Advanced: Multiple Columns & Grouping
Real-world scenarios often require finding distinct combinations across multiple columns or distinct counts within groups.
# Distinct combinations of multiple columns
distinct_combinations = df.select("department", "country").distinct()
distinct_combinations.show()
# Output shows unique department-country pairs
# +------------+-------+
# | department|country|
# +------------+-------+
# | Engineering| USA|
# | Sales| UK|
# | Marketing| Canada|
# | Engineering| UK|
# | Sales| USA|
# +------------+-------+
# Group-based distinct counts
dept_country_analysis = (df.groupBy("department")
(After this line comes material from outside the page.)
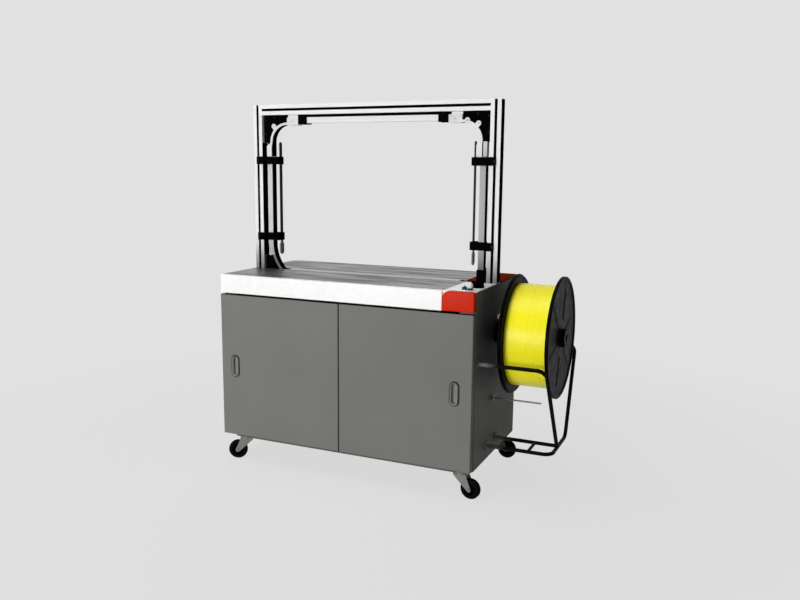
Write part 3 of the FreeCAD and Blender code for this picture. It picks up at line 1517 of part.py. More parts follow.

.agg(countDistinct("country").alias("countries_present"),
countDistinct("name").alias("unique_employees")))
dept_country_analysis.show()
# Output:
# +------------+-----------------+----------------+
# | department|countries_present|unique_employees|
# +------------+-----------------+----------------+
# | Engineering| 2| 3|
# | Sales| 2| 2|
# | Marketing| 1| 1|
# +------------+-----------------+----------------+
# Find departments present in multiple countries
multi_country_depts = (dept_country_analysis
.filter(col("countries_present") > 1)
.select("department"))
multi_country_depts.show()
For complex analytical queries, combine grouping with window functions:
from pyspark.sql.window import Window
from pyspark.sql.functions import collect_set
# Collect all distinct countries per department
dept_countries = (df.groupBy("department")
.agg(collect_set("country").alias("countries")))
dept_countries.show(truncate=False)
# Output:
# +------------+------------+
# |department |countries |
# +------------+------------+
# |Engineering |[USA, UK] |
# |Sales |[UK, USA] |
# |Marketing |[Canada] |
# +------------+------------+
Conclusion & Summary
Choosing the right method for finding distinct values depends on your specific requirements:
Use select().distinct() when you need distinct values from specific columns and want only those columns in the result. This is ideal for simple distinct value extraction.
Use dropDuplicates() when you need to deduplicate based on specific columns but retain all columns in your DataFrame. Perfect for removing duplicate records while preserving row context.
Use countDistinct() when you only need the count of unique values, not the values themselves. This is the most performant option for cardinality checks.
Use approx_count_distinct() for massive datasets where approximate counts are acceptable, offering significant performance improvements.
Always consider your data size before calling collect(). For production systems, implement safeguards like limits or use distributed operations that keep data in the cluster. Filter nulls explicitly when they shouldn’t be counted as distinct values, and leverage caching when performing multiple distinct operations on the same DataFrame.
By understanding these methods and their performance characteristics, you can efficiently handle distinct value operations at any scale in PySpark.